Cold water temperature anomalies on the Sodwana reefs and their driving mechanisms
Keywords:coral reefs, Sodwana reefs, hydrodynamics, temperature anomalies, coral bleaching
The Sodwana reef system experiences short-term temperature fluctuations that may provide relief from bleaching and be crucial in the future survival of the system. These temperature fluctuations are best described as cold water temperature anomaly events that occur over a period of days and cause a drop in temperature of a few degrees on the reef. We explored the statistical link between the temperature anomalies and the regional hydrodynamics to elucidate the driving mechanisms of the temperature anomalies around Sodwana. Temperature measurements taken between 1994 and 2015 on Nine‑Mile Reef at Sodwana show that temperature anomalies occur on average three times per year at Sodwana and predominantly during the summer months. A conditional average of altimetry data at the peak of the temperature anomalies showed the emergence of a negative sea surface height (SSH) anomaly pattern and associated cyclonic eddy just offshore of the Sodwana region.
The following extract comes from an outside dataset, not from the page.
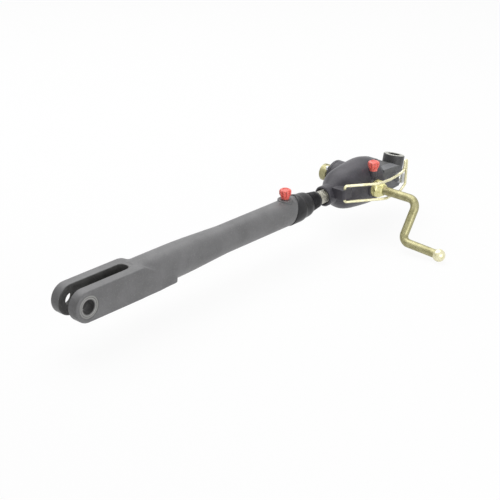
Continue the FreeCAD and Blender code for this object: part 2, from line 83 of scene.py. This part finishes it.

The cyclonic eddies associated with the temperature anomalies originate on the southwestern edge of Madagascar and migrate westwards until they interact with the African coastline at Sodwana. Instantaneous altimetry SSH fields over the 21-year period were cross-correlated to the conditionally averaged SSH field within a 2° region around Sodwana. It was found that 33% of the temperature anomalies at Sodwana were not associated with the presence of cyclonic eddy systems. This finding suggests that an offshore cyclonic eddy interacting with the shelf is not the sole driving mechanism of the temperature anomalies.Significance:
- Cold water temperature anomalies that occur at Sodwana are believed to play an important role in the sustainability of the coral reefs; however, their driving mechanisms are not yet well understood. We identified the annual frequency and seasonal occurrence of the temperature anomalies at Sodwana. Conditionally averaged sea surface heights delineated regional hydrodynamic patterns associated with the temperature anomalies. These hydrodynamic patterns could be a possible driving mechanism to be explored in future research. Previous research associated these temperature anomalies with a single regional hydrodynamic pattern around Sodwana; however, additional hydrodynamic patterns associated with the temperature anomalies have been found based on the length of the data sets used in this study.